Flyway: There’s such a sense of celebration, but also of tragic loss in Flood Song. For instance, you have, “where whale ribs / clasp and fasten you to a language of shifting ice” (11), an idea of moving land and losing land. You have lines that directly speak to loss, but also deal a lot with loss of sight or obstruction of sight with lines like: “I cover my eyes with electrical wires” (12), and “I bite my eyes shut between these songs” (4). How do you think loss plays out in Flood Song? Is it ultimately a balance between drought and flood? How did you think of loss when you were writing this? Or was that even conscious?

Bitsui: Probably unconscious. I don’t think I set out to write a poem about loss, it just emerged within the writing of the work. And all of those things were revealed later on. Also, I think someone once said, “All nature poetry is now elegy.” That was a recent quotation I had read, and wasn’t something I heard before writing this, but I thought it was interesting that we’re looking at nature and we’re imposing something on it that is somehow finite. It discontinues.

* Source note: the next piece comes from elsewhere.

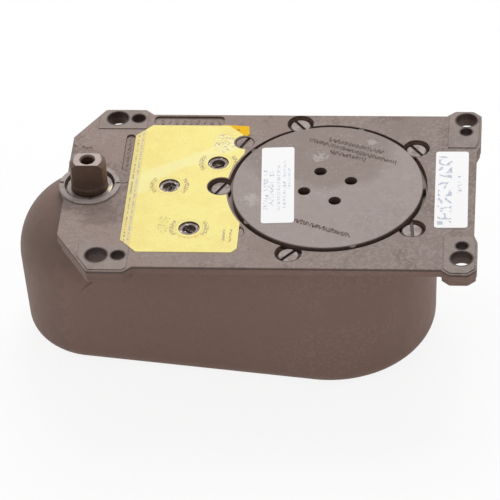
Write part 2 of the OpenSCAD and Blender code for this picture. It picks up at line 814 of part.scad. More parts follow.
module spring_hub() {
    color("#7d736c") difference() {
        translate([axis_gap, 0, 0]) union() {
            translate([0, 0, disc_z]) cylinder(r = plate_r, h = plate_t);
            translate([0, 0, disc_z]) cylinder(d = sleeve_d, h = arm_top_z - disc_z);
            rotate([0, 0, rest_turn]) translate([0, 0, arm_z])
                linear_extrude(arm_t) arm_plan(sleeve_d / 2 + 2);
        }
        translate([axis_gap, 0, disc_z - 1]) cylinder(r = post_r + run, h = depth);
        translate([axis_gap, 0, 0]) rotate([0, 0, rest_turn]) translate([crank_r, 0, arm_z - 1])
            cylinder(d = pin_d, h = arm_t + 2);
        at_leg(leg_end_turn) translate([0, 0, disc_z - 1]) cylinder(r = leg_hole_r, h = plate_t + 2);
    }
}

module hub_pin() {
    color("#9a928c") translate([axis_gap, 0, 0]) at_crank_pin() link_pin();
}

module hub_washer() {
    color("#b08d4f") translate([axis_gap, 0, core_top_z]) difference() {
        cylinder(d = post_core_d, h = washer_t);
        translate([0, 0, -1]) cylinder(r = post_r + run, h = washer_t + 2);
    }
}

module spring_post() {
    color("#8c837d") translate([axis_gap, 0, 0]) {
        translate([0, 0, floor_t - 1 + seat_gap]) cylinder(r = post_r, h = plate_z - floor_t + 1);
        translate([0, 0, plate_z]) cylinder(r = hex_r, h = plate_t, $fn = 6);
        translate([0, 0, plate_top_z]) cylinder(d = post_core_d, h = core_top_z - plate_top_z);
        translate([0, 0, core_top_z - eps]) cylinder(r = post_r, h = ledge_z - core_top_z);
        translate([0, 0, ledge_z - post_flange_t]) cylinder(r = post_flange_r, h = post_flange_t);
        translate([0, 0, ledge_z - eps]) cylinder(r = hex_r, h = cover_hex_deep - seat_gap, $fn = 6);
    }
}

module anchor_plate() {
    color("#7d736c") difference() {
        translate([axis_gap, 0, plate_z]) cylinder(r = plate_r, h = plate_t);
        translate([axis_gap, 0, plate_z - 1]) cylinder(r = hex_r, h = plate_t + 2, $fn = 6);
        at_leg(0) translate([0, 0, plate_z - 1]) cylinder(r = leg_hole_r, h = plate_t + 2);
    }
}

// Spring wire as a swept ring of sides, with a leg at each end
module torsion_spring() {
    sides = 10;
    per_turn = 28;
    rings = per_turn * coil_turns;
    wire_r = wire_d / 2;
    points = [for (k = [0 : rings], s = [0 : sides - 1]) let (
        turn = 360 * k / per_turn,
        r = coil_r + wire_r * cos(360 * s / sides),
        z = coil_h * k / rings + wire_r * sin(360 * s / sides)
    ) [r * cos(turn), r * sin(turn), z]];
    last = rings * sides;
    faces = concat(
        [[for (s = [sides - 1 : -1 : 0]) s]],
        [for (k = [0 : rings - 1], s = [0 : sides - 1])
            [k * sides + s, k * sides + (s + 1) % sides,
             (k + 1) * sides + (s + 1) % sides, (k + 1) * sides + s]],
        [[for (s = [0 : sides - 1]) last + s]]
    );
    color("#5b5450") {
        translate([axis_gap, 0, coil_z]) rotate([0, 0, leg_turn]) polyhedron(points, faces, convexity = 10);
        at_leg(0) translate([0, 0, plate_z]) cylinder(r = wire_r, h = coil_z - plate_z, $fn = 12);
        at_leg(leg_end_turn) translate([0, 0, coil_z + coil_h])
            cylinder(r = wire_r, h = disc_top_z - coil_z - coil_h, $fn = 12);
    }
}

module spring_cover() {
    color("#a39691") translate([axis_gap, 0, 0]) difference() {
        union() {
            translate([0, 0, ledge_z]) cylinder(r = rim_r, h = rim_top_z - ledge_z);
            translate([0, 0, ledge_z]) cylinder(r = cover_r, h = cover_z - ledge_z - 0.5);
            translate([0, 0, cover_z - 0.5 - eps]) cylinder(r1 = cover_r, r2 = cover_r - 0.5, h = 0.5 + eps);
            for (k = [0 : clamp_count - 1]) rotate([0, 0, clamp_step * k])
                translate([cover_r - 0.7, 0, ledge_z]) cylinder(r = lobe_r, h = cover_z - ledge_z - 0.4);
        }
        for (k = [0 : 3]) rotate([0, 0, spanner_turn + 90 * k])
            translate([spanner_ring, 0, cover_z - spanner_deep])
                cylinder(d = spanner_d, h = spanner_deep + 1);
        translate([0, 0, ledge_z - 1]) cylinder(r = hex_r, h = cover_hex_deep + 1, $fn = 6);
        // Groove of the sealing ring, and the lightened underside
        translate([0, 0, ring_z]) difference() {
            cylinder(r = rim_r + 1, h = ring_h);
            translate([0, 0, -1]) cylinder(r = rim_r - ring_t, h = ring_h + 2);
        }
        translate([0, 0, ledge_z - 1]) difference() {
            cylinder(r = ledge_r - 6, h = 7);
            translate([0, 0, -1]) cylinder(r = post_flange_r + 4, h = 9);
        }
    }
}

module cover_ring() {
    color("#2b2725") translate([axis_gap, 0, ring_z]) difference() {
        cylinder(r = opening_r - 0.05, h = ring_h);
        translate([0, 0, -1]) cylinder(r = rim_r - ring_t, h = ring_h + 2);
    }
}

// ---------------------------------------------------------------- Damper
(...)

But really it will continue and move forward. So Flood Song, I think is not so much about loss, but is a poem that exists in its time. And loss happens in time. But time moves past and births arrive. So there is that aspect to it; it accepts those things in a way that I personally can’t as a human being because I’m connected to things that I am connected to in a very familial way. I think I’m in a place now that even my language feels that it’s not being replanted in the voices of children. There is a kind of loss there too. But people are trying to teach the language in immersion schools, so there is hope. These things occur simultaneously. So all of that is a part of it. We’re moving so fast in all directions. I come from such a place that has been the root of my being for a millennia. How can you just move into this new world so easily? I question all of the things that are being lost. So, it’s a transitory piece and it’s a migrating piece. It’s very difficult to have to keep your foot in both worlds at the same time because you’ll be weighed down by the responsibilities that incur.

Flyway: So when you wrote that wonderful line, “I map a shrinking map” is that a map of everything? Land, language, a way of life? Or did you have something more specific in your mind?

Bitsui: It’s probably a metaphorical map in a way. Or maybe it’s a psychic map. It’s definitely a map, maybe of language, which is shrinking. So many of our ideas are based on mapping and knowing and the taxonomy of knowing reality. Taxonomizing an experience. I really think one is shrinking and the need to map it also is the act of making it immortal and making it real for some other person to come to it and see the place that is imagined.